[Structured object records]
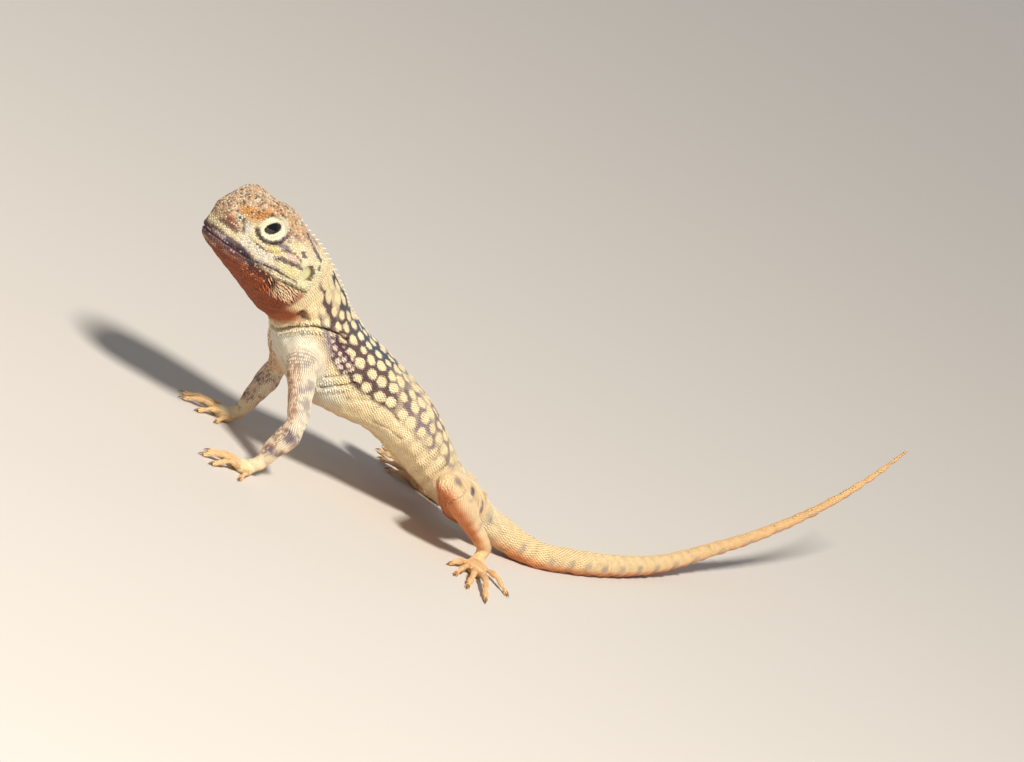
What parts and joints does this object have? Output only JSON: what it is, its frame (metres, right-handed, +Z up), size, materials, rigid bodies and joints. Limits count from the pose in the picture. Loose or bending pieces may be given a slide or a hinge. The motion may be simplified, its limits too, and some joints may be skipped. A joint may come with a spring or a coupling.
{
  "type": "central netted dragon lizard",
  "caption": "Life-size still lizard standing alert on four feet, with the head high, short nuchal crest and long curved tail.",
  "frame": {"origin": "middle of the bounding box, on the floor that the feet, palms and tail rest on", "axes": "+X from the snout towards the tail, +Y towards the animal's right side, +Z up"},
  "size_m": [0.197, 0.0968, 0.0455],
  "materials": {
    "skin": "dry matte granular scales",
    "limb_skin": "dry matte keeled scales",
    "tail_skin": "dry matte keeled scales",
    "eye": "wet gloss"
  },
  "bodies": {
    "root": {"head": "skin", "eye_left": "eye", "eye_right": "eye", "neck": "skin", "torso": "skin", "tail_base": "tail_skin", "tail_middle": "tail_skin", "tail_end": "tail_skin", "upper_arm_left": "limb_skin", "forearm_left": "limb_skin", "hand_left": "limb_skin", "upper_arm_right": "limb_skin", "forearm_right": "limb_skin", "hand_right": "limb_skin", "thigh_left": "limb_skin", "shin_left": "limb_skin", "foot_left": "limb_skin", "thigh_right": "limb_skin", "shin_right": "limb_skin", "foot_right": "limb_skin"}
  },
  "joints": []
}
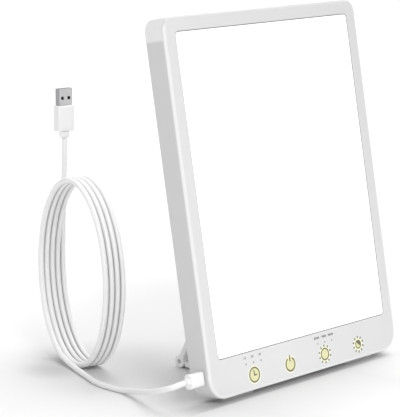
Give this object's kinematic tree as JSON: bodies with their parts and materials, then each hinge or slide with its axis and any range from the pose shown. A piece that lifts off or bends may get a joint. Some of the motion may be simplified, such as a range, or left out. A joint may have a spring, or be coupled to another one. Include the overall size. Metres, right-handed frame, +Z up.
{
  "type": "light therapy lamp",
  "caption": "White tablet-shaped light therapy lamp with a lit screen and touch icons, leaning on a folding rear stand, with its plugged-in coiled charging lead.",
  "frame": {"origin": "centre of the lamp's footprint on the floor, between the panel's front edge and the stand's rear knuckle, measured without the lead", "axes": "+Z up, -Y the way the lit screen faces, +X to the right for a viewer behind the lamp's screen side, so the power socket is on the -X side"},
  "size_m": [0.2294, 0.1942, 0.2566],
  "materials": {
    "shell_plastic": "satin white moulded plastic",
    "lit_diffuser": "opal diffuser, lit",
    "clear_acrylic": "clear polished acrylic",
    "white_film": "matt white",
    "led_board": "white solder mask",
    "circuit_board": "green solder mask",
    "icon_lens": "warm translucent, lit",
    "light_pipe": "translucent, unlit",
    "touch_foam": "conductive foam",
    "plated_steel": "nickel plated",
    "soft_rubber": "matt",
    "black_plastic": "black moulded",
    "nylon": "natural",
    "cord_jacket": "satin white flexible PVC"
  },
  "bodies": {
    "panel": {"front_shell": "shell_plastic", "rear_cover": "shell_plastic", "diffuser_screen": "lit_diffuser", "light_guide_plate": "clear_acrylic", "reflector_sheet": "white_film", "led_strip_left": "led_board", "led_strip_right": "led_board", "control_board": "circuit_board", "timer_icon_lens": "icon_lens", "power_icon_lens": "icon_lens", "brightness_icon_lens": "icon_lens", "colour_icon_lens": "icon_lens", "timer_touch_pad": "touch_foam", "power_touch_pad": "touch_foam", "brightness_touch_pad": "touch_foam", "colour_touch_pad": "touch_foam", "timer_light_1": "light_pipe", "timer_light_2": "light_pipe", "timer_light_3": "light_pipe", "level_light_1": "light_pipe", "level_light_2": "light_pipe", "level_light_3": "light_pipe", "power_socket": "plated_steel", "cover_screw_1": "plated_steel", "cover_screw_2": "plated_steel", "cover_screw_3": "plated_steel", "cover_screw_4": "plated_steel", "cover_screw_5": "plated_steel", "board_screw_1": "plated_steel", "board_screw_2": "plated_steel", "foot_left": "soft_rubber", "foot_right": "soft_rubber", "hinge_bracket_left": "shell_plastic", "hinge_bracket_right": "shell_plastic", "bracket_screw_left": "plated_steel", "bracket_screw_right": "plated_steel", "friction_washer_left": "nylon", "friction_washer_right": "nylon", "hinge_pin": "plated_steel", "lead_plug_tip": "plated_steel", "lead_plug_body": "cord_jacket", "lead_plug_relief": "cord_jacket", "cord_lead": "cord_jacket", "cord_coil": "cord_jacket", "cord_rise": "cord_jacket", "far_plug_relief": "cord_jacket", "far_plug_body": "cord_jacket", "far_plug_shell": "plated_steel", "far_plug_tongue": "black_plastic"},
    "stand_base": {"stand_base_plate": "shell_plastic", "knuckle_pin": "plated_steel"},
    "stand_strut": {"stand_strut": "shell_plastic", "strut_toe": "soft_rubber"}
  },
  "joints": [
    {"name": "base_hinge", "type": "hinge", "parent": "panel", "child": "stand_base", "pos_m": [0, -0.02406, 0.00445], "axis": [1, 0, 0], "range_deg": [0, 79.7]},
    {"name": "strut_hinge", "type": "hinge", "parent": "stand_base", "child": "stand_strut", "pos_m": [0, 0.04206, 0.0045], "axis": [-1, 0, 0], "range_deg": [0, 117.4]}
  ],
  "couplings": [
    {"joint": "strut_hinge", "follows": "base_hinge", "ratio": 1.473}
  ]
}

---

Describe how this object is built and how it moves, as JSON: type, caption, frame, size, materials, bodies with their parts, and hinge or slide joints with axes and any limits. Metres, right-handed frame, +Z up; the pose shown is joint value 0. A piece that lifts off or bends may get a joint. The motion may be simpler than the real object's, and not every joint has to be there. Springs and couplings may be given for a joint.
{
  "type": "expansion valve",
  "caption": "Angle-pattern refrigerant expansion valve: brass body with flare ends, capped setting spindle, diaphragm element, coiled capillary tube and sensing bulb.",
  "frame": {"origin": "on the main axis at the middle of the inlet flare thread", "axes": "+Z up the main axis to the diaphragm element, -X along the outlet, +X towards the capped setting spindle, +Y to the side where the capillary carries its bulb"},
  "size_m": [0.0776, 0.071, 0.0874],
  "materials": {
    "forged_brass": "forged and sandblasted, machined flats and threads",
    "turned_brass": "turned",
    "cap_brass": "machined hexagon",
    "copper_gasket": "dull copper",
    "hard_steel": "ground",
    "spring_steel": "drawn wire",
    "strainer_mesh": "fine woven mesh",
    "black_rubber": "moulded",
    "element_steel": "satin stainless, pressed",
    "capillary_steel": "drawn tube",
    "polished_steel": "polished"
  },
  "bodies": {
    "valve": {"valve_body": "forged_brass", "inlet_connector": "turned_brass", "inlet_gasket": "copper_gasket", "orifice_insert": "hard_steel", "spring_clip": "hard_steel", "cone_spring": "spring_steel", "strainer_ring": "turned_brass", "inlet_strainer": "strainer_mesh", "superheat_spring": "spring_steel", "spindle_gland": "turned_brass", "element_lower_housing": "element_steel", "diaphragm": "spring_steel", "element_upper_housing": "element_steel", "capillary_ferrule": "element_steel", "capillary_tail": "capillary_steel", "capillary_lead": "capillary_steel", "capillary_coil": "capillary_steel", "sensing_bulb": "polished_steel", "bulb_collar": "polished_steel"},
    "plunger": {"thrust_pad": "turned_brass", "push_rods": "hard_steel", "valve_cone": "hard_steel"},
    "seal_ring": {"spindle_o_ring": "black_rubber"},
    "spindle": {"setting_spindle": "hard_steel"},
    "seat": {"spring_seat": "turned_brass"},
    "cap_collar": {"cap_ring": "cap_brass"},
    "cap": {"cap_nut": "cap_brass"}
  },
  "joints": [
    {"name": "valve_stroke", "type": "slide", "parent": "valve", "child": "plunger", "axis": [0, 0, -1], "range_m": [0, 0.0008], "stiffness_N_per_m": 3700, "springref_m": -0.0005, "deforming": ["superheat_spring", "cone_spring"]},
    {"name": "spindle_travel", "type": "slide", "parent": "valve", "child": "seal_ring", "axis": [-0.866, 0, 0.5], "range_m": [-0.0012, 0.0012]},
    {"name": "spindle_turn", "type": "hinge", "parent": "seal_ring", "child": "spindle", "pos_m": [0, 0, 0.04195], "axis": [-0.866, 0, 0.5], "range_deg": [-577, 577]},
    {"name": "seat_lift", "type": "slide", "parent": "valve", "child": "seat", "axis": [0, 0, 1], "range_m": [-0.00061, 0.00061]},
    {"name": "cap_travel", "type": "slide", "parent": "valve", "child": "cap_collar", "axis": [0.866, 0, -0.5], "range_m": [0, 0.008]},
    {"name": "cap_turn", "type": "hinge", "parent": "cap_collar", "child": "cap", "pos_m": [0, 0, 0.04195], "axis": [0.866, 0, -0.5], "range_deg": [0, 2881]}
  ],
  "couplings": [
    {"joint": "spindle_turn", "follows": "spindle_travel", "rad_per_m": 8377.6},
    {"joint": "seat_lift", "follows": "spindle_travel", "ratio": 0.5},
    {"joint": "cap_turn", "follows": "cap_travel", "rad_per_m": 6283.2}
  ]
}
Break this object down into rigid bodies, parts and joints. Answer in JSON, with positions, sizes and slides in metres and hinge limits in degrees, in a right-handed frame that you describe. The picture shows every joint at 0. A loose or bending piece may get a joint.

▸ **PROBLEM DETAILS**: Reply with one number: the count of lines in the entries that include the word "picture".

▸ **OUTPUT OF THE EXERCISE**: 2